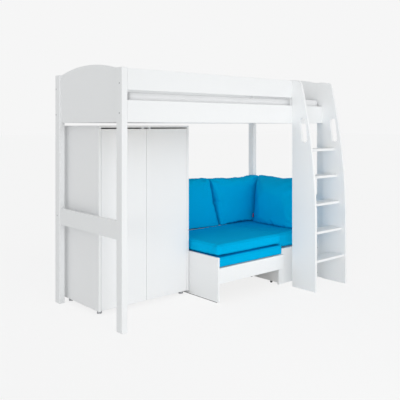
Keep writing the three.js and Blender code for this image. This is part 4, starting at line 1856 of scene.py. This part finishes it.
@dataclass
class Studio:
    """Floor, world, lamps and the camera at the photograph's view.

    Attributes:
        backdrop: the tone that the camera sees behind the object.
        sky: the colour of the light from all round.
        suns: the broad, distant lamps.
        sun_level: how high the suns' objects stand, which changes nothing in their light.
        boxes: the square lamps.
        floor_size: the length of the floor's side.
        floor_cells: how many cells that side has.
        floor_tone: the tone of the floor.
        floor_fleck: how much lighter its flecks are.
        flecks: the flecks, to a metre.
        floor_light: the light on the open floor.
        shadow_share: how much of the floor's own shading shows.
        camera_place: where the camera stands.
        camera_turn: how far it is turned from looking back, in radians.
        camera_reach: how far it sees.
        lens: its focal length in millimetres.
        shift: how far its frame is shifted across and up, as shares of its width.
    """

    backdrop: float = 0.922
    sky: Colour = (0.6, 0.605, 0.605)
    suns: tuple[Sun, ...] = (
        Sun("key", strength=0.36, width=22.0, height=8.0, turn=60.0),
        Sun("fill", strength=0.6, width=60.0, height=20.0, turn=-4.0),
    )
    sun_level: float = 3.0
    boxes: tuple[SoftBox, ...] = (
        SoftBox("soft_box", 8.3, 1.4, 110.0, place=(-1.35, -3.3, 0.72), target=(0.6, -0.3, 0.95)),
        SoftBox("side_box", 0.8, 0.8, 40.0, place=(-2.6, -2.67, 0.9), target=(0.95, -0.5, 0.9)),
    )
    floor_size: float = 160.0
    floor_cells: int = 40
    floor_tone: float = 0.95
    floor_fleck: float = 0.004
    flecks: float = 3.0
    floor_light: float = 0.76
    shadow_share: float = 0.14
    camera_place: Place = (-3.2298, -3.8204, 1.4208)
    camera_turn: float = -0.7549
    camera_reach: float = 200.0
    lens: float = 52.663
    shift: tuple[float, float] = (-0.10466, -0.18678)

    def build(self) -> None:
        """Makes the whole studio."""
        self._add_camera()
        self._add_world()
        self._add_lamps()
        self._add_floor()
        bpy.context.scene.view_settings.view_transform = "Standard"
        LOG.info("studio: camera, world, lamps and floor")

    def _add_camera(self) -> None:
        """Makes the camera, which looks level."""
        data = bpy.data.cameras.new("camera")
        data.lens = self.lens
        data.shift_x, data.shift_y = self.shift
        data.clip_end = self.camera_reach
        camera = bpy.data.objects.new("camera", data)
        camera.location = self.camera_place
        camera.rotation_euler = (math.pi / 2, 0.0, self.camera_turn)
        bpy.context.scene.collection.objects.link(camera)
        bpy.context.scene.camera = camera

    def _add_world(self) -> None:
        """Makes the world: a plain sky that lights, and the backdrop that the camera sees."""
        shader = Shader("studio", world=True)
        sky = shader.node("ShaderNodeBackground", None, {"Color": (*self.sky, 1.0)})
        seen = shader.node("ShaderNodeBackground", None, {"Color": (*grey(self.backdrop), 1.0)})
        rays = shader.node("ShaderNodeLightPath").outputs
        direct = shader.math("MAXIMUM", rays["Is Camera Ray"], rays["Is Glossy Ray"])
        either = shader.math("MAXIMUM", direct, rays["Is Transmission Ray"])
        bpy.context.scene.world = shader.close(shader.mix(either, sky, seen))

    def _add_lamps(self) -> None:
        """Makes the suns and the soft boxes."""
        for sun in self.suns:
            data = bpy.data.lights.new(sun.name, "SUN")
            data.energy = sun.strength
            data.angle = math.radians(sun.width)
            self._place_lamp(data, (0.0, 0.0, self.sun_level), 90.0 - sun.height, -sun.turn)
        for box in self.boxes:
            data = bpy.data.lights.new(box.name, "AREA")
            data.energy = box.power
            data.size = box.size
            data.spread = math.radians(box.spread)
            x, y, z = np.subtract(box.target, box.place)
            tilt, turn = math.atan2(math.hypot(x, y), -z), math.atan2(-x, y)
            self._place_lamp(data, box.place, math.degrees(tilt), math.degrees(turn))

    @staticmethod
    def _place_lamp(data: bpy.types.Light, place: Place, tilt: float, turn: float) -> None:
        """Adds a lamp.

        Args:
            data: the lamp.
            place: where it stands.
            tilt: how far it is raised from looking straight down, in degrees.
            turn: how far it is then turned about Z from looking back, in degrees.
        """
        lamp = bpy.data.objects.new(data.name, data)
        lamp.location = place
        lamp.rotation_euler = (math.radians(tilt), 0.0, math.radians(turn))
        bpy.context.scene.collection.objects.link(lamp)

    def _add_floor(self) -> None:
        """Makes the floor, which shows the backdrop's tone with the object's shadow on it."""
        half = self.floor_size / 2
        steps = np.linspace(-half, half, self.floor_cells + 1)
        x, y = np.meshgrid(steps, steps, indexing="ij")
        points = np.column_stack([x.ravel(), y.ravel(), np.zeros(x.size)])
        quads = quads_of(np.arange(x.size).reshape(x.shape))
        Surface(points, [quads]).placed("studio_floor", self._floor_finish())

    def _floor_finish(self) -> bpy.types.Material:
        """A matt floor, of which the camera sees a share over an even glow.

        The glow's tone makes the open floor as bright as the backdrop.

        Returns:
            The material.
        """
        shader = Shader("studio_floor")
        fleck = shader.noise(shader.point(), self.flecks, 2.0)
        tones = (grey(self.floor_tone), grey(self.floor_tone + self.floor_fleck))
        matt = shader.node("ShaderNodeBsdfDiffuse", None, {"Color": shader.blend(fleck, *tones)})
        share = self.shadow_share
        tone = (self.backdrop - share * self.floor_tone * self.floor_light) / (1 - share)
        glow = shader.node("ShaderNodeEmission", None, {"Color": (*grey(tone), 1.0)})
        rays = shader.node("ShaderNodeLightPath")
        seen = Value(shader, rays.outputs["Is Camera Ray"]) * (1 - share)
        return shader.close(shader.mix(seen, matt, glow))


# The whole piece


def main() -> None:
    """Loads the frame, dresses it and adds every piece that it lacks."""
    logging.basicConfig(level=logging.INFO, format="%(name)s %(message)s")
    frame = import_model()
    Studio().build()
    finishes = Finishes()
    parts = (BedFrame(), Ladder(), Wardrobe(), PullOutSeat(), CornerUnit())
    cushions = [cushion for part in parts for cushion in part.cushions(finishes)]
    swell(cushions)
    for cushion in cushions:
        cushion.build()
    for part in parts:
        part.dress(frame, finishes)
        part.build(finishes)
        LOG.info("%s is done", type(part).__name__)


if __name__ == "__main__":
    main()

· · · · · · ·

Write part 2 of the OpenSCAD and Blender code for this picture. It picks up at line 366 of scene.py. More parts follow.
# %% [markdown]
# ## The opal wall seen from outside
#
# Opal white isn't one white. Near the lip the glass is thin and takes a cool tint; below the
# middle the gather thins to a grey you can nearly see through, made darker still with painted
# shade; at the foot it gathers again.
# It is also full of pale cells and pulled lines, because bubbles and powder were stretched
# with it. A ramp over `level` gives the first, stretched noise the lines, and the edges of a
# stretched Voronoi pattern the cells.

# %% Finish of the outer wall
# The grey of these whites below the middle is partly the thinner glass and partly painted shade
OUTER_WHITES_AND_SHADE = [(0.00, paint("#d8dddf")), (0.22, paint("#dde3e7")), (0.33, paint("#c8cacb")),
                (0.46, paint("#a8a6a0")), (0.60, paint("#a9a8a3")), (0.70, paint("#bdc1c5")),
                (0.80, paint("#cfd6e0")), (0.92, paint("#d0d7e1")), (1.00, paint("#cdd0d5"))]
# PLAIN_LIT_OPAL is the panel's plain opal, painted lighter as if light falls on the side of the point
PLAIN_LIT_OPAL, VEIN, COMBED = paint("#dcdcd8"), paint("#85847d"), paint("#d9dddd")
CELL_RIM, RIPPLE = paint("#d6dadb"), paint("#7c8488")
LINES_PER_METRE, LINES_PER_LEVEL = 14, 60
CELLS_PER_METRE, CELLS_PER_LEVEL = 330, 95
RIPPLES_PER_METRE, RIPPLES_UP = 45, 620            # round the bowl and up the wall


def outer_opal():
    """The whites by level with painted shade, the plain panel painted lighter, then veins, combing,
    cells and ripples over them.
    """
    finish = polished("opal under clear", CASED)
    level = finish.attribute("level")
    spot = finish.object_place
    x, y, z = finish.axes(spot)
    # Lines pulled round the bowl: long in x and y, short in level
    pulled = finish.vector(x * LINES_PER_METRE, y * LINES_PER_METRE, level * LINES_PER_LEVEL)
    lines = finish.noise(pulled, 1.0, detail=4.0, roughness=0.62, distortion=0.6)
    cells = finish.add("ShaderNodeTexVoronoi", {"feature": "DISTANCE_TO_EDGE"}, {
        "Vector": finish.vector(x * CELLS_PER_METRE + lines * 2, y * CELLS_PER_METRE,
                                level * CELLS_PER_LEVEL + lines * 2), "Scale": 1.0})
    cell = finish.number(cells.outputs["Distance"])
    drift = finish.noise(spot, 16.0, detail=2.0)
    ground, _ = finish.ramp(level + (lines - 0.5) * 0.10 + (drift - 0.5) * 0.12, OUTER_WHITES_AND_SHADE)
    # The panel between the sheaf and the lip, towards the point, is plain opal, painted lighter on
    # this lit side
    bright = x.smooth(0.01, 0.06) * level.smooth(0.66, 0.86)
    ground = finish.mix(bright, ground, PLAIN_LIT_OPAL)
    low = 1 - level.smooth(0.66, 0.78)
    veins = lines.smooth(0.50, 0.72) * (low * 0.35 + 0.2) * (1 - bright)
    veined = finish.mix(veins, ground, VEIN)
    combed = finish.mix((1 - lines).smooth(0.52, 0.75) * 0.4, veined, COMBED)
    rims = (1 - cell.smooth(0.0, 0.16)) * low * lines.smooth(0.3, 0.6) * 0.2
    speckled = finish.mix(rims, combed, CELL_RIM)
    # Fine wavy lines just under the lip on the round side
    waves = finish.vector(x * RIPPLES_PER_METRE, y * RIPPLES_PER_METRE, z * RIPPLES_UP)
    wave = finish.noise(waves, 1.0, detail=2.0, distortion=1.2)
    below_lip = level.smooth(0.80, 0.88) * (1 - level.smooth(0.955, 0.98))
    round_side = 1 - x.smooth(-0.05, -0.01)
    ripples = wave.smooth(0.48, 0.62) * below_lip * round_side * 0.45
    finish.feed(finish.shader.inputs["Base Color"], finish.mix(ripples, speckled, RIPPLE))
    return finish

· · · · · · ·

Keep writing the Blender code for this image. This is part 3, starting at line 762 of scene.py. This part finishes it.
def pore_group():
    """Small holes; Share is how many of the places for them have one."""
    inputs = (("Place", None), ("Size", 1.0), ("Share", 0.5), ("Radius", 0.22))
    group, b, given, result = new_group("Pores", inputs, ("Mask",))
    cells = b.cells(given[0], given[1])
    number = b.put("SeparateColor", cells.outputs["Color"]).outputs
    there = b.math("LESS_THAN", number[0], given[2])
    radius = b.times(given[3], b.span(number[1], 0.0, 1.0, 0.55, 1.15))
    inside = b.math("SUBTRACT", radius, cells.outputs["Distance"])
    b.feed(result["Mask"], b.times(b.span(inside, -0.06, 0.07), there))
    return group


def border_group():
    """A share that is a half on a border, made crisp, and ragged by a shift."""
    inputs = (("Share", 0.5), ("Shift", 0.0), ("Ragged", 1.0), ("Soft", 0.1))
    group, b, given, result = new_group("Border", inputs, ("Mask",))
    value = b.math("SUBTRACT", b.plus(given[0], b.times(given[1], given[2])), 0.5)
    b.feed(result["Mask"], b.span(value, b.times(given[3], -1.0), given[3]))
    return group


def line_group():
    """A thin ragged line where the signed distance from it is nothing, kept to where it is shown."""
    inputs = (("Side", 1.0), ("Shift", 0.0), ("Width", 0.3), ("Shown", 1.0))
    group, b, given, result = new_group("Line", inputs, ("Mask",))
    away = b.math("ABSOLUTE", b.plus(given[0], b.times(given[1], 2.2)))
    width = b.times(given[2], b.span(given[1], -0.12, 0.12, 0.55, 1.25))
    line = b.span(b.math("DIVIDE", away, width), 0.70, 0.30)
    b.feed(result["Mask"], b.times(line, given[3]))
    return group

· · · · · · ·

| TASK TO COMPLETE |
Exactly reproduce the stretch from the line with "Keep writing the three.js" through the line with "the photograph's view.", including both ends and nothing else.

| OUTPUT BELOW |
Keep writing the three.js and Blender code for this image. This is part 4, starting at line 1856 of scene.py. This part finishes it.
@dataclass
class Studio:
    """Floor, world, lamps and the camera at the photograph's view.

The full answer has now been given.